Throw it all away!

I’ve recently been experimenting with calling external commands (mplayer and lame, so you might be able to guess what I’ve been doing) from within a scripting language (Python, although it needn’t have been as it turns out). Bizarrely, the external commands—argumentae intactae—worked absolutely fine on their own, chained together by me, by hand. However, when executed in the scripted environment the command that produced large volumes of output was stalling at –86.somethingMB, whereas the other command stalling at 7.737MB of output.

Very odd, I thought. Odder still that the higher-volume command was being permitted to write much bigger files before it stopped. So… it can’t be a limit imposed by Python on files creating runaway outputs. Unless it’s a bandwidth limit, so the second command was having its input stream throttled…. No documentation, though, and very few reports of the error on the web. So what could it be?

The external commands are opened with the subprocess.Popen method in Python, which lets you specify destinations for the three standard I/O streams: input, output and error. I tried setting the latter two to None. All the output from the child processes was splatted onto the screen, and lo! the Python script ran to its natural conclusion.

It turned out that both commands were producing an on-screen counter or ticker to denote progress, and as this was writing to standard output, the buffers provided by Python to collect output and errors were filling up. Once a command is told by the shell that it can no longer write into its output buffer then it can end up stalling indefinitely until the buffer is cleared!

When I added command-line parameters to turn the ticker off, and piped the output into files rather than into any temporary storage, the whole system ran very nicely indeed. I hope to publish it here soon.
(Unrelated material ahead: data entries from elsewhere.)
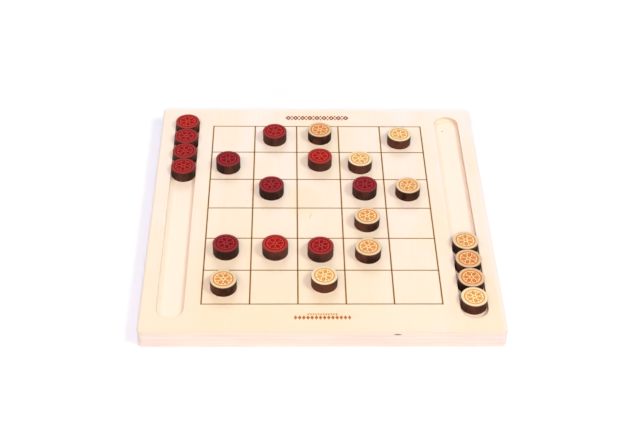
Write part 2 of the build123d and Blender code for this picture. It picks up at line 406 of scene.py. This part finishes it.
def plywood():
    """Return the board's material: pale veneer, two troughs, plies on the edges and burnt marks, with painted
    light and shade on the rims, the troughs and a gap in the near edge.
    """
    make = Finish("plywood_sanded")
    place, x, y, z = make.object_place()
    facing = make.facing()
    steep = make.fade(make.maths("ABSOLUTE", facing[2]), 0.75, 0.35)
    depth, turned = plies(make, z)
    fibres = grain(make, place, turned, FIBRES_ACROSS, FIBRES_ALONG, (3, 7, 1), detail=4, roughness=0.6)
    flecks = grain(make, place, turned, FLECKS_ACROSS, FLECKS_ALONG, (5, 2, 9), detail=2, roughness=0.5)

    # The underside has none of the face's marks: upper is 1 down to just under the troughs' floors, then 0
    upper = make.maths("GREATER_THAN", z, BOARD_TOP - TROUGH_DEPTH - TROUGH_SLACK)
    colour = veneer(make, place, x, y, fibres, flecks)
    # Painted light and shade along the face's rims
    colour = painted_rim_light_and_shade(make, colour, x, y, upper)

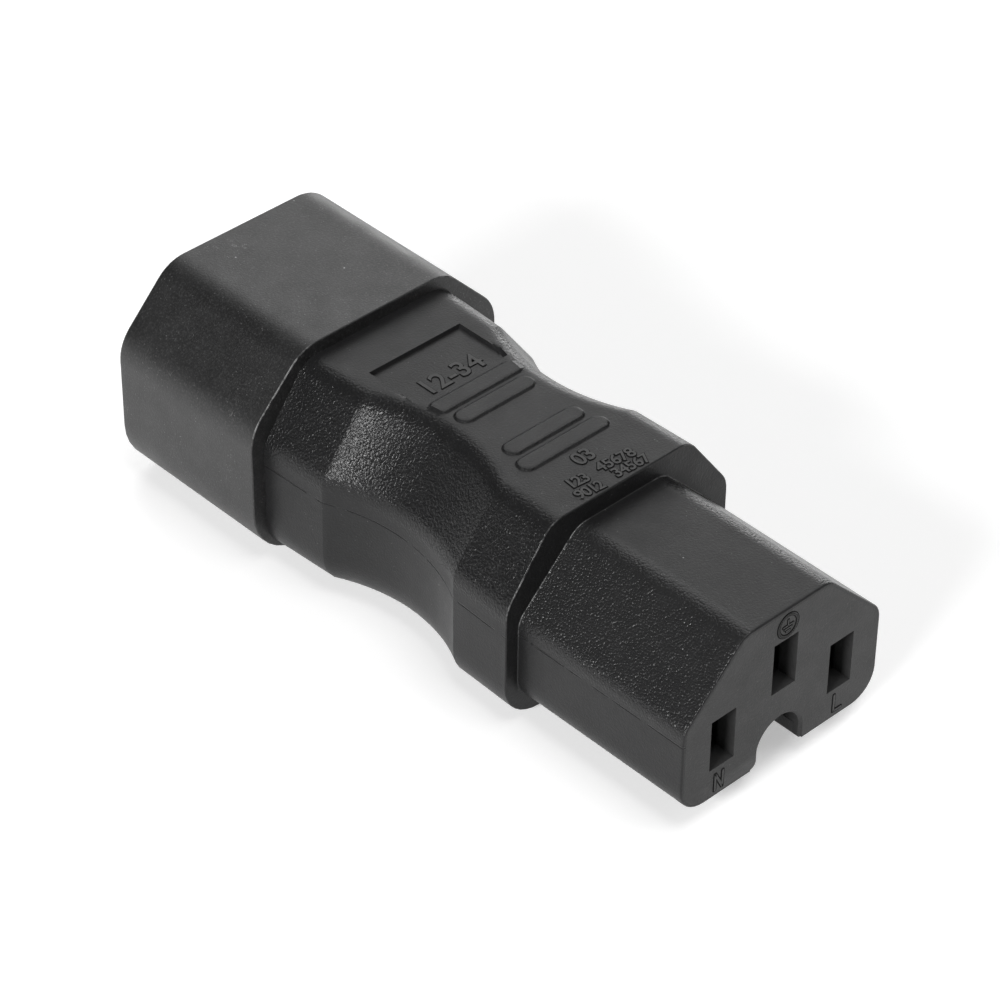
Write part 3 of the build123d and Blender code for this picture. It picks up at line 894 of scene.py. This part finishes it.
def scuffs(tree):
    """Thin crooked scratches in a few patches: edges of Voronoi cells where a cloud is dense."""
    place = here(tree)
    bent = node(tree, "ShaderNodeTexNoise", {"Vector": place, "Scale": 900.0}).outputs["Color"]
    moved = node(tree, "ShaderNodeVectorMath", {0: bent, 1: (0.002, 0.002, 0.002)},
                 operation="MULTIPLY").outputs[0]
    there = node(tree, "ShaderNodeVectorMath", {0: place, 1: moved}, operation="ADD").outputs[0]
    cells = node(tree, "ShaderNodeTexVoronoi", {"Vector": there, "Scale": 850.0},
                 feature="DISTANCE_TO_EDGE").outputs["Distance"]
    thin = stretch(tree, cells, 0.008, 0.025, 1.0, 0.0)
    patch = stretch(tree, noise(tree, 300.0, 2.0), 0.60, 0.74)
    broken = stretch(tree, noise(tree, 2200.0, 2.0), 0.46, 0.60)
    return times(tree, thin, times(tree, patch, broken))


def lightened(tree, tone, amount, level):
    """The tone, moved by the amount towards a grey of that level."""
    return blend_colours(tree, amount, tone, (level, level, level))


print("The seam and the scuffs are ready")

# %% The function for black plastics
def grained_surface(tree, tone, gloss, normal):
    """The mould's grain: relief, less roughness, a paler nose, and crumbs along the ribs' feet.

    A pebble's height is 0.8 less the squared distance to its middle.
    """
    strength, along = own_value(tree, "grain"), place_parts(tree)[1]
    on_body = calc(tree, "GREATER_THAN", along, FLANGE_Y / 1000)
    worms = stretch(tree, noise(tree, 4400.0, 1.0, 0.4, 0.4), 0.32, 0.68, 0.0, 0.42)
    pebbles = node(tree, "ShaderNodeTexVoronoi", {"Vector": here(tree), "Scale": 5000.0})
    off_middle = pebbles.outputs["Distance"]
    round_tops = calc(tree, "SUBTRACT", 0.8, times(tree, off_middle, off_middle))
    fading = stretch(tree, along, -0.033, -0.018, 0.56, 0.74)
    round_tops = times(tree, round_tops, fading)
    relief, polish, pale = (
        times(tree, strength,
              node(tree, "ShaderNodeMix", {0: on_body, 2: nose, 3: rest}).outputs[0])
        for nose, rest in ((round_tops, worms), (0.15, 0.13), (0.026, 0.0)))
    normal = bump(tree, relief, 0.00007, 1.0, normal)
    crumbs = times(tree, noise(tree, 3600.0, 2.0), own_value(tree, "foot"))
    return (lightened(tree, tone, pale, 0.25), calc(tree, "SUBTRACT", gloss, polish),
            bump(tree, crumbs, 0.00020, 1.0, normal))


def black_plastic(name, base, roughness, ior=1.5, dust=0.6, dusty=0.25, edge_highlight=0.0, scuffed=0.0,
                  grained=False, seam=False, cloudy=1.3, peel=0.6, speckled=0.0):
    """Nearly black plastic with haze and dust, and where asked scuffs, a painted highlight on
    rounded edges, grain and a seam.
    """
    material, tree, shader = new_material(name)
    cloud = stretch(tree, noise(tree, 800.0, 8.0, 0.75), 0.34, 0.68)
    tone = blend_colours(tree, cloud, base, [v * cloudy for v in base])
    fine_dust = times(tree, specks(tree, 2500.0, 0.16, dusty),
                      stretch(tree, noise(tree, 380.0, 3.0), 0.40, 0.62))
    large_dust = specks(tree, 520.0, 0.055, 0.20)
    tone = lightened(tree, tone, times(tree, fine_dust, dust * 0.4), 0.30)
    tone = lightened(tree, tone, times(tree, large_dust, dust), 0.38)
    if speckled:
        powder = stretch(tree, noise(tree, 5600.0, 3.0, 0.65), 0.50, 0.72)
        tone = lightened(tree, tone, times(tree, powder, speckled), 0.25)
    if scuffed:
        tone = lightened(tree, tone, times(tree, scuffs(tree), scuffed), 0.25)
    # Painted highlight: a ragged paler line wherever the "edge" attribute is set.
    if edge_highlight:
        ragged = stretch(tree, noise(tree, 1700.0, 3.0), 0.40, 0.60)
        amount = times(tree, own_value(tree, "edge"), ragged)
        tone = lightened(tree, tone, times(tree, amount, edge_highlight), 0.16)
    gloss = stretch(tree, noise(tree, 420.0, 4.0), 0.25, 0.75, roughness - 0.03, roughness + 0.05)
    normal = bump(tree, noise(tree, 5200.0, 3.0), 0.000010, peel)
    if grained:
        tone, gloss, normal = grained_surface(tree, tone, gloss, normal)
    if seam:
        normal = bump(tree, calc(tree, "SUBTRACT", 1.0, parting_line(tree)), 0.00010, 1.0, normal)
    connect(tree, shader, tone, gloss, normal)
    shader.inputs["IOR"].default_value = ior
    return material


print("black_plastic is ready")

# %% The six black plastics
soft_black = black_plastic("soft_black_moulding", (0.009, 0.009, 0.0093), 0.41, ior=1.37,
                           edge_highlight=0.9, grained=True, seam=True, peel=2.6, speckled=0.02)
hard_black = black_plastic("hard_black_shroud", (0.002, 0.002, 0.0021), 0.46, ior=1.62, dust=0.8,
                           dusty=0.9, edge_highlight=1.0, scuffed=0.40, cloudy=3.0, peel=2.2,
                           speckled=0.12)
face_black = black_plastic("socket_face_black", (0.010, 0.010, 0.010), 0.50, ior=1.47,
                           peel=3.0, speckled=0.06)
mark_black = black_plastic("mark_black", (0.010, 0.010, 0.010), 0.46, dust=0.0)
# Painted shade: the marks' feet and lower sides, and the digits' sides, get this darker, duller
# material.
foot_painted_shade = black_plastic("mark_foot_painted_shade", (0.004, 0.004, 0.004), 0.70, dust=0.0)
# Painted shade: the slots' insides get this paler, duller tone of their own instead of the face's
# reflections.
shade_black = black_plastic("slot_shade_black", (0.036, 0.036, 0.036), 0.80, dust=0.0)
for dull, level in ((foot_painted_shade, 0.10), (shade_black, 0.05)):
    dull.node_tree.nodes["Principled BSDF"].inputs["Specular IOR Level"].default_value = level
moulded_body.data.materials.append(soft_black)
shroud_skin.data.materials.append(hard_black)
socket_face.data.materials.append(face_black)
socket_face.data.materials.append(shade_black)
for mark in face_marks + body_marks:
    mark.data.materials.append(mark_black)
    mark.data.materials.append(foot_painted_shade)
print("Plastics:", soft_black.name, hard_black.name, face_black.name)

# %% [markdown]
# ### Metals, copper and the hidden plastics
# The pins are plated brass, drawn through a die, so fine scratches run along them. The contacts
# are plain brass sheet. Inside the body there are three insulated wires and a grey moulding,
# which nobody sees. One grey would do, but in a cut-open view their real colours tell them apart.

# %% Metals and inner plastics
def metal(name, colour, roughness, stretch_along=30.0):
    """Plated or plain metal: tarnish in clouds, and drawing marks that run along y."""
    material, tree, shader = new_material(name)
    longer = (1.0, 1 / stretch_along, 1.0)
    drawn = node(tree, "ShaderNodeMapping", {"Vector": here(tree), "Scale": longer}).outputs[0]
    marks = node(tree, "ShaderNodeTexNoise", {"Vector": drawn, "Scale": 6000.0,
                                              "Detail": 3.0}).outputs["Fac"]
    tarnish = noise(tree, 500.0, 4.0)
    tone = blend_colours(tree, stretch(tree, tarnish, 0.35, 0.75), colour,
                         [v * 0.72 for v in colour])
    gloss = stretch(tree, tarnish, 0.2, 0.8, roughness - 0.05, roughness + 0.12)
    connect(tree, shader, tone, gloss, bump(tree, marks, 0.00001, 0.35))
    shader.inputs["Metallic"].default_value = 1.0
    return material


def plain_plastic(name, colour, roughness=0.5):
    """Coloured plastic with faint clouds and a fine orange-peel surface."""
    material, tree, shader = new_material(name)
    cloud = stretch(tree, noise(tree, 300.0, 3.0), 0.3, 0.7)
    tone = blend_colours(tree, cloud, [v * 0.9 for v in colour], colour)
    gloss = stretch(tree, noise(tree, 900.0, 3.0), 0.3, 0.7, roughness - 0.05, roughness + 0.05)
    connect(tree, shader, tone, gloss, bump(tree, noise(tree, 2700.0), 0.00001, 0.3))
    return material


def striped_jacket(name, first, second):
    """Two colours side by side round the wire, as on an earth conductor."""
    material, tree, shader = new_material(name)
    side = calc(tree, "GREATER_THAN", place_parts(tree)[0], 0.0)
    gloss = stretch(tree, noise(tree, 900.0), 0.3, 0.7, 0.4, 0.5)
    connect(tree, shader, blend_colours(tree, side, first, second), gloss,
            bump(tree, noise(tree, 3000.0), 0.00001, 0.3))
    return material


print("Metal, plain plastic and striped jackets are ready")

# %% Finishes of the pins and the inner nodes
nickel = metal("nickel_plate", (0.62, 0.60, 0.55), 0.36)
brass = metal("brass_sheet", (0.62, 0.44, 0.18), 0.32)
copper = metal("copper_wire", (0.72, 0.34, 0.20), 0.34, 60.0)
finishes = {
    "insert_rear_cover": plain_plastic("cover_grey", (0.10, 0.10, 0.11)),
    "pin_retainer": plain_plastic("retainer_grey", (0.12, 0.12, 0.12)),
    "inner_premould": plain_plastic("premould_grey", (0.07, 0.07, 0.07), 0.6),
    "line_wire_jacket": plain_plastic("line_brown", (0.11, 0.04, 0.02), 0.45),
    "neutral_wire_jacket": plain_plastic("neutral_blue", (0.02, 0.09, 0.35), 0.45),
    "earth_wire_jacket": striped_jacket("earth_green_yellow", (0.05, 0.30, 0.06),
                                        (0.75, 0.60, 0.04)),
}
for circuit in ("line", "neutral", "earth"):
    finishes[f"{circuit}_contact"] = brass
    finishes[f"{circuit}_wire_core"] = copper
for name, material in finishes.items():
    solid = frame["nodes"][name]
    if not solid.material_slots:
        solid.data.materials.append(material)
    for slot in solid.material_slots:
        slot.material = material
for blade in blades:
    blade.data.materials.append(nickel)
print("Finishes given to", len(finishes), "inner nodes")

# %% [markdown]
# ## Floor, light and surroundings
# A black object shows its surroundings more than its own colour. The floor is white and lit, so
# the upright sides look grey. Lamps alone would leave it short of white in the picture, so it
# also glows a little for the rays that show the background.

# %% Floor
def seen_background(tree):
    """1 for a ray that shows the background: from the camera, by reflection or through glass."""
    rays = node(tree, "ShaderNodeLightPath").outputs
    seen = calc(tree, "ADD", rays["Is Camera Ray"], rays["Is Glossy Ray"])
    return calc(tree, "ADD", seen, rays["Is Transmission Ray"], clamp=True)


floor_mesh = bpy.data.meshes.new("floor")
floor_mesh.from_pydata([(-3, -3, 0), (3, -3, 0), (3, 3, 0), (-3, 3, 0)], [], [(0, 1, 2, 3)])
floor = put("floor", floor_mesh)
floor_material, tree, shader = new_material("white_floor")
shader.inputs["Base Color"].default_value = (0.8, 0.8, 0.8, 1.0)
shader.inputs["Roughness"].default_value = 0.9
shader.inputs["Specular IOR Level"].default_value = 0.0
glow = node(tree, "ShaderNodeEmission", {"Color": (1, 1, 1, 1), "Strength": 0.42})
seen = seen_background(tree)
both = node(tree, "ShaderNodeAddShader", {0: shader.outputs[0], 1: glow.outputs[0]})
mixed = node(tree, "ShaderNodeMixShader", {0: seen, 1: shader.outputs[0], 2: both.outputs[0]})
tree.links.new(mixed.outputs[0], tree.nodes["Material Output"].inputs["Surface"])
floor_mesh.materials.append(floor_material)
print("Floor is six metres square")

# %% [markdown]
# ### Lamps
# An even white room would light everything alike. Five softboxes put each sheen where the
# photograph has it: from behind on the tops, from low behind on their far rounding, from the left
# on the waist's far half, from the front on the edge above the socket's face, and from above on
# the floor. The slanting faces look at the dim part of the room.

# %% Lamps and world
def softbox(name, direction, distance, wide, tall, power):
    """A rectangular area lamp that looks at the adapter from a direction."""
    lamp = bpy.data.lights.new(name, "AREA")
    lamp.shape, lamp.size, lamp.size_y, lamp.energy = "RECTANGLE", wide, tall, power
    heading = np.array(direction) / np.linalg.norm(direction)
    put(name, lamp).matrix_world = looking(heading, distance)


softbox("softbox_behind", (0.54, 0.56, 0.62), 1.0, 0.75, 0.75, 3.3)
softbox("softbox_low_behind", (0.83, 0.56, 0.10), 1.0, 0.30, 0.30, 1.6)
softbox("softbox_left", (-0.89, -0.18, 0.42), 1.0, 0.36, 0.20, 8.6)
softbox("softbox_front", (0.54, -0.62, 0.56), 1.0, 0.50, 0.50, 1.0)
softbox("softbox_above", (0.0, -0.25, 1.0), 1.2, 0.6, 0.6, 4.6)

world = bpy.context.scene.world or bpy.data.worlds.new("studio")
bpy.context.scene.world = world
world.use_nodes = True
tree = world.node_tree
tree.nodes.clear()
rays = node(tree, "ShaderNodeLightPath").outputs
direction = node(tree, "ShaderNodeTexCoord").outputs["Generated"]
upwards = node(tree, "ShaderNodeSeparateXYZ", {0: direction}).outputs[2]
mirrored = calc(tree, "ADD", rays["Is Glossy Ray"], rays["Is Transmission Ray"], clamp=True)
low_band = times(tree, stretch(tree, upwards, 0.0, 0.04, 1.0, 0.0), mirrored)
white_share = calc(tree, "MAXIMUM", rays["Is Camera Ray"], low_band)
room = node(tree, "ShaderNodeBackground", {"Color": (1, 1, 1, 1), "Strength": 0.08})
white = node(tree, "ShaderNodeBackground", {"Color": (1, 1, 1, 1), "Strength": 1.0})
chosen = node(tree, "ShaderNodeMixShader", {0: white_share, 1: room.outputs[0],
                                            2: white.outputs[0]})
node(tree, "ShaderNodeOutputWorld", {"Surface": chosen.outputs[0]})
bpy.context.scene.view_settings.view_transform = "Standard"
print("Lamps:", [light.name for light in bpy.data.lights])
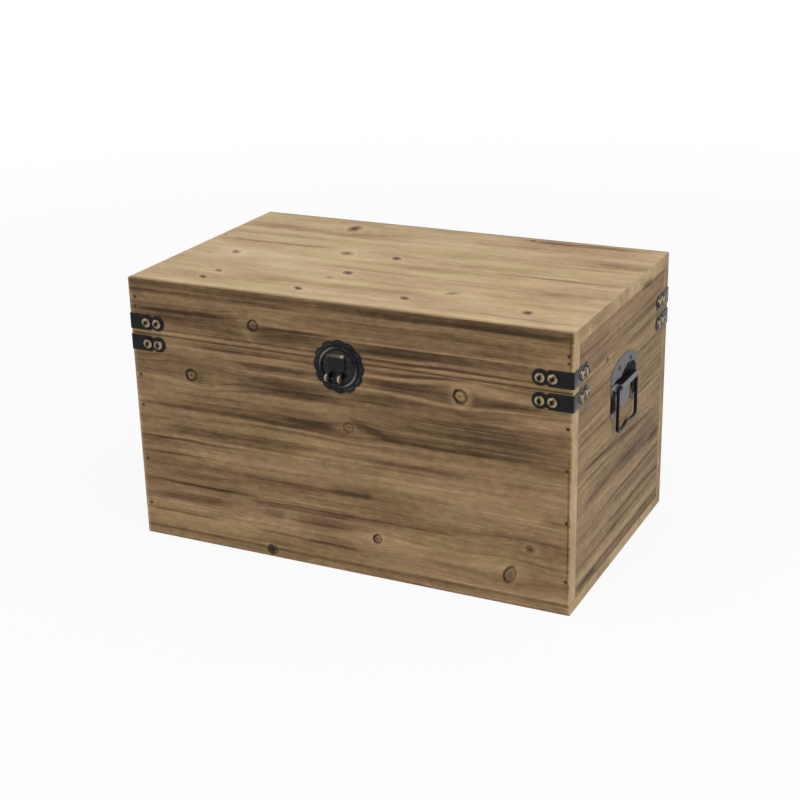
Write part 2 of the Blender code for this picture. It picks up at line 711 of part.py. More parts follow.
def handle(face):
    """A side handle: plate with barrel, two screws, and the bail hung in the barrel."""
    bm = bmesh.new()
    outline = [(along, HANDLE_Z + height) for along, height in handle_outline()]
    prism(bm, outline, GAP, HANDLE_FACE, flat)
    piece = solid("handle_plate_" + face, bm, "grey_iron", face)
    barrel = bmesh.new()
    half = BARREL_LENGTH / 2
    rod(barrel, 0.0, BAIL_STANDOFF, HANDLE_Z, -half, half, BARREL_RADIUS)
    shape(piece, barrel, "UNION", face)
    holes = bmesh.new()
    rod(holes, 0.0, BAIL_STANDOFF, HANDLE_Z, -half - TOOL_REACH, half + TOOL_REACH, BARREL_BORE)
    height = HANDLE_Z + HANDLE_SCREW_RISE
    places = [(side * HANDLE_SCREW_SPACING / 2, height) for side in (-1, 1)]
    shank_holes(holes, places)
    shape(piece, holes, "DIFFERENCE", face)
    for word, side in (("front", -1), ("back", 1)):
        name = "handle_screw_" + face + "_" + word
        along = side * HANDLE_SCREW_SPACING / 2
        size = (SCREW_HEAD_RADIUS, SCREW_HEAD_HEIGHT)
        fastener(name, "body", face, along, height, *size, HANDLE_FACE, None)
    frame = face_frame(face)
    axis = empty("bail_axis_" + face, frame @ Vector((0.0, -BAIL_STANDOFF, HANDLE_Z)))
    curve = bpy.data.curves.new("handle_bail_" + face, "CURVE")
    curve.dimensions = "3D"
    curve.bevel_depth = BAIL_BAR / 2
    curve.bevel_resolution = 2
    curve.use_fill_caps = True
    route = bail_route()
    spline = curve.splines.new("POLY")
    spline.points.add(len(route) - 1)
    for point, (along, rise) in zip(spline.points, route):
        point.co = (along, -BAIL_STANDOFF, HANDLE_Z + rise, 1.0)
    spline.use_smooth = True
    bail = bpy.data.objects.new("handle_bail_" + face, curve)
    bpy.context.collection.objects.link(bail)
    set_on_face(bail, face)
    finish(bail, "black_iron")
    hang(bail, axis)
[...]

Exit gracefully: it’s not always possible to run external commands in ultra-quiet mode. The diagnostics they produce might be handy, so you can’t suppress them. However, unless you have a good reason to hang onto the output within your program—post-processing, say, to extract meaningful error messages—then you should be directing them to files. Also, look out for progress counters that don’t seem to cause very much output: just because the screen isn’t scrolling past doesn’t mean that the command-line program isn’t generating reams and reams of diagnostics onto the standard output and error streams. And if you direct them into a file then you could end up with a log of gibberish. Try to think in a single dimension and a single direction, like a stream of text: there’s no support for such cute rewind-and-rewrite diagnostics in logfiles.